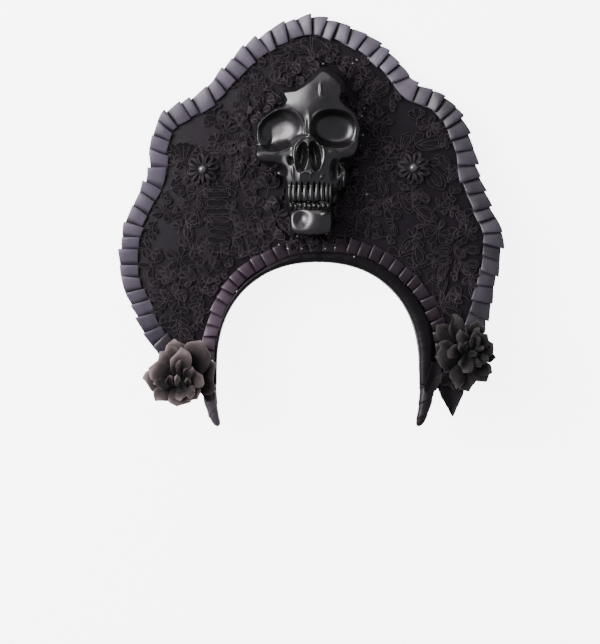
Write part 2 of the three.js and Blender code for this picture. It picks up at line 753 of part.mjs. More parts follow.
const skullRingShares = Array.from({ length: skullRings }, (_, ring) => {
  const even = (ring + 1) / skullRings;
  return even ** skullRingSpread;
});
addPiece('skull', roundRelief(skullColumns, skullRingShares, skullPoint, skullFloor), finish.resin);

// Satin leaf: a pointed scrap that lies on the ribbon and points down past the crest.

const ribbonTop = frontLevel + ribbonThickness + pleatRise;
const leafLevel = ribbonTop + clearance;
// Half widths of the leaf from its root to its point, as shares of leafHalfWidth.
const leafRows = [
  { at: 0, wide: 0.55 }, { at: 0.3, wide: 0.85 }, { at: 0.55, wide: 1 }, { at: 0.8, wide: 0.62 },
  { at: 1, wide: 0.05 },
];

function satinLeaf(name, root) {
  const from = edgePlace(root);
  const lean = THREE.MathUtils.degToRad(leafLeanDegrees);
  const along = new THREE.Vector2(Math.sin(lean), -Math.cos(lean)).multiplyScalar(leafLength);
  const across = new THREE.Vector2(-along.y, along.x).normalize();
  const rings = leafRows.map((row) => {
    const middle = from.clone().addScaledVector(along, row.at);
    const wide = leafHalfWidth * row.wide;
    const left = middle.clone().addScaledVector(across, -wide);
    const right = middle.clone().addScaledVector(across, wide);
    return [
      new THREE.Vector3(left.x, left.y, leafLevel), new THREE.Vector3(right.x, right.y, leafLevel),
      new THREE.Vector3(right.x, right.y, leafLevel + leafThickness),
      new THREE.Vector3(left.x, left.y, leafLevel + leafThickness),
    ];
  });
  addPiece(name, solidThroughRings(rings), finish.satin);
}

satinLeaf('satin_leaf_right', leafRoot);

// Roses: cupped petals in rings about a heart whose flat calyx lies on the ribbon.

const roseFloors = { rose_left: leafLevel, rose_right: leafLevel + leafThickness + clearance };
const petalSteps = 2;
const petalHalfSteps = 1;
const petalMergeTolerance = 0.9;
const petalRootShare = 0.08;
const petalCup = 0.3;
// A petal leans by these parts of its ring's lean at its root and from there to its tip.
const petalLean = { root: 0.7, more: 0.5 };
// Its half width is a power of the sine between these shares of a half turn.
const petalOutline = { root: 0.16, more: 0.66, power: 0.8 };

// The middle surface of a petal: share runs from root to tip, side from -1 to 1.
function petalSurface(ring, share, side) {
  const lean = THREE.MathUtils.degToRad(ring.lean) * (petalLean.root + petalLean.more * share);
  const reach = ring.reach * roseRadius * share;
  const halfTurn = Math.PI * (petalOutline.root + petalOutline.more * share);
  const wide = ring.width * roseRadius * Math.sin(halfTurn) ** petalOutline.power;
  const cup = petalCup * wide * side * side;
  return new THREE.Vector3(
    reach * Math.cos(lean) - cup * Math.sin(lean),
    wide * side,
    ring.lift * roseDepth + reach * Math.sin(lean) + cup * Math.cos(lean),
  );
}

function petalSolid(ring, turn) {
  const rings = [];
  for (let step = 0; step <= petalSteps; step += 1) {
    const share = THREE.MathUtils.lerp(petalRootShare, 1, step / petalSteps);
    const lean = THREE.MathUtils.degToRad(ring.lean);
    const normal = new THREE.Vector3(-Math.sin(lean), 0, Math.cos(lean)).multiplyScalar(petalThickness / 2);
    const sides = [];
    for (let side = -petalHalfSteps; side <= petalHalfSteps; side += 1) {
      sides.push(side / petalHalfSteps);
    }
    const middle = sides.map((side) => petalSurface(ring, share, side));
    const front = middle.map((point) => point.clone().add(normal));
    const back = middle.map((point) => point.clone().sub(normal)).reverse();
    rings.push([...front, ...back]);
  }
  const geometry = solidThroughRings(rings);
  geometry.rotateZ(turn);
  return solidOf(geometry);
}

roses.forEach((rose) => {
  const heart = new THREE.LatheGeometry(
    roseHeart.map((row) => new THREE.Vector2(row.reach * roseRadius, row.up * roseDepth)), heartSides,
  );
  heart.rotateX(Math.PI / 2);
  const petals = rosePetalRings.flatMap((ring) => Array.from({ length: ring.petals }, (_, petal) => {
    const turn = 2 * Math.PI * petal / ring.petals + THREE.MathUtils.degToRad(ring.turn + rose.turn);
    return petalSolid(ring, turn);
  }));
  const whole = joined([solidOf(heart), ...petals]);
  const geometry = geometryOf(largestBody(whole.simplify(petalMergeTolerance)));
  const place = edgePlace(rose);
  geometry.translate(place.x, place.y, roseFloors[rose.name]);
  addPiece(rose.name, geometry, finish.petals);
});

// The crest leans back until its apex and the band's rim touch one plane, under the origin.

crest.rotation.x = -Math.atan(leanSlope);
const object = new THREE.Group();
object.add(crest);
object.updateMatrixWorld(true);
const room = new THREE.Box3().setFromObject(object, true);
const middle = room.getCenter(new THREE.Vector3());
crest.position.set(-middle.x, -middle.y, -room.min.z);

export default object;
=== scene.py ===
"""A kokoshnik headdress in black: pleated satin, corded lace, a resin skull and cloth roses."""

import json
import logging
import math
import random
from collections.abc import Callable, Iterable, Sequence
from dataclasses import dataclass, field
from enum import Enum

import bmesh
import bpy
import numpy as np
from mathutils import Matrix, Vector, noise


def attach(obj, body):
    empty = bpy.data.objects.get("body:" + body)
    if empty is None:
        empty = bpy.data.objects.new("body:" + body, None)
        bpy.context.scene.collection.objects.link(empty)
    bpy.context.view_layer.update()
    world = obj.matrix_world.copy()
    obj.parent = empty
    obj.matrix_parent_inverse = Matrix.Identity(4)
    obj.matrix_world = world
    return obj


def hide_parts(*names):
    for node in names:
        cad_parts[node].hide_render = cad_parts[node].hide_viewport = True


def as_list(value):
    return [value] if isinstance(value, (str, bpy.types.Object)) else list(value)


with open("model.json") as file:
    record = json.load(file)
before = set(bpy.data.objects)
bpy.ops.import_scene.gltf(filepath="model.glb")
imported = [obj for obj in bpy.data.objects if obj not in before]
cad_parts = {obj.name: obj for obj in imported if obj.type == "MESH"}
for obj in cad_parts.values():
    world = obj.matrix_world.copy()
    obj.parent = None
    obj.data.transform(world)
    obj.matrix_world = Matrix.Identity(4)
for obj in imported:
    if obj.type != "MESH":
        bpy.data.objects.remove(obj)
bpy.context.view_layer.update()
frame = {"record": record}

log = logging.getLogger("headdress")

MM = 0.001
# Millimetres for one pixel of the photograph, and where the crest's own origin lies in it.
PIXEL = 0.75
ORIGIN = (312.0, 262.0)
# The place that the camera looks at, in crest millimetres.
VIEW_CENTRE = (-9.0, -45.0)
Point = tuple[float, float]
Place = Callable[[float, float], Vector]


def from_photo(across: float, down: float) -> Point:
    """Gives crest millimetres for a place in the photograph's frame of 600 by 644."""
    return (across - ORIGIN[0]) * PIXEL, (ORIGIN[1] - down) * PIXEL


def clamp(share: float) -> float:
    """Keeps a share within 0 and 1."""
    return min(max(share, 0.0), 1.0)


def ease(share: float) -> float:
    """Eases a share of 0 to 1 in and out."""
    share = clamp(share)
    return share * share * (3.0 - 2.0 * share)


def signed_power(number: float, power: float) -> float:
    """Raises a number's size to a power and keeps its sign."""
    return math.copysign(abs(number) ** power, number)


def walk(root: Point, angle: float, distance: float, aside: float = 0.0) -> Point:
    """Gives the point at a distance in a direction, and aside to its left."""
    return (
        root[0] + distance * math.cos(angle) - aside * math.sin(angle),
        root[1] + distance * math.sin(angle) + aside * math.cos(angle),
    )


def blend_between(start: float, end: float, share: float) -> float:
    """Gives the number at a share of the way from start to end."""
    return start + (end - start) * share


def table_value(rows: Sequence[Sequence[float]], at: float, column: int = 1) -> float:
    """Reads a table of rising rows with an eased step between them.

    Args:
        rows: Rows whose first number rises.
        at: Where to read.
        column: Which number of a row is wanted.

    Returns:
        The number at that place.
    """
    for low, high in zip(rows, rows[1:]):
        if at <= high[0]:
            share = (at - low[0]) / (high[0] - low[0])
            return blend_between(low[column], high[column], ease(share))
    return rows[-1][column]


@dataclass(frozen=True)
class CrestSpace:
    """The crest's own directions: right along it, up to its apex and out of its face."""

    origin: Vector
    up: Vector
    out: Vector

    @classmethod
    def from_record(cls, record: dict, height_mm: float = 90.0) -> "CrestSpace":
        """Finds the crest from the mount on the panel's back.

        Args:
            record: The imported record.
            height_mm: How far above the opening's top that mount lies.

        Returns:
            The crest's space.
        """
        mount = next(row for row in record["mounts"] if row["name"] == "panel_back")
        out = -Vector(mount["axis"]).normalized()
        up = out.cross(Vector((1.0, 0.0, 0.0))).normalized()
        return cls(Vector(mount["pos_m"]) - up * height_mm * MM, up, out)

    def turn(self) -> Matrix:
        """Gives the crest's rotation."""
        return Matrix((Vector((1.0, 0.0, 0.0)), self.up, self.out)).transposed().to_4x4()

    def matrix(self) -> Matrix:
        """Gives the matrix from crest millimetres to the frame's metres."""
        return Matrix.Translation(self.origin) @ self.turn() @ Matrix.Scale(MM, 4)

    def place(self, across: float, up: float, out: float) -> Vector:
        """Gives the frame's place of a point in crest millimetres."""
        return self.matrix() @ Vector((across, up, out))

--

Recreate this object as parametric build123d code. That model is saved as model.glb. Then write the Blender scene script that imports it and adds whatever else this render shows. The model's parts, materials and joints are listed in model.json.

### Given instruction
Quote the listing above, but only from the line that shows "crest.rotation.x = -Math.atan(leanSlope);" through the line that shows "obj.parent = None".

### Written answer
crest.rotation.x = -Math.atan(leanSlope);
const object = new THREE.Group();
object.add(crest);
object.updateMatrixWorld(true);
const room = new THREE.Box3().setFromObject(object, true);
const middle = room.getCenter(new THREE.Vector3());
crest.position.set(-middle.x, -middle.y, -room.min.z);

export default object;
=== scene.py ===
"""A kokoshnik headdress in black: pleated satin, corded lace, a resin skull and cloth roses."""

import json
import logging
import math
import random
from collections.abc import Callable, Iterable, Sequence
from dataclasses import dataclass, field
from enum import Enum

import bmesh
import bpy
import numpy as np
from mathutils import Matrix, Vector, noise


def attach(obj, body):
    empty = bpy.data.objects.get("body:" + body)
    if empty is None:
        empty = bpy.data.objects.new("body:" + body, None)
        bpy.context.scene.collection.objects.link(empty)
    bpy.context.view_layer.update()
    world = obj.matrix_world.copy()
    obj.parent = empty
    obj.matrix_parent_inverse = Matrix.Identity(4)
    obj.matrix_world = world
    return obj


def hide_parts(*names):
    for node in names:
        cad_parts[node].hide_render = cad_parts[node].hide_viewport = True


def as_list(value):
    return [value] if isinstance(value, (str, bpy.types.Object)) else list(value)


with open("model.json") as file:
    record = json.load(file)
before = set(bpy.data.objects)
bpy.ops.import_scene.gltf(filepath="model.glb")
imported = [obj for obj in bpy.data.objects if obj not in before]
cad_parts = {obj.name: obj for obj in imported if obj.type == "MESH"}
for obj in cad_parts.values():
    world = obj.matrix_world.copy()
    obj.parent = None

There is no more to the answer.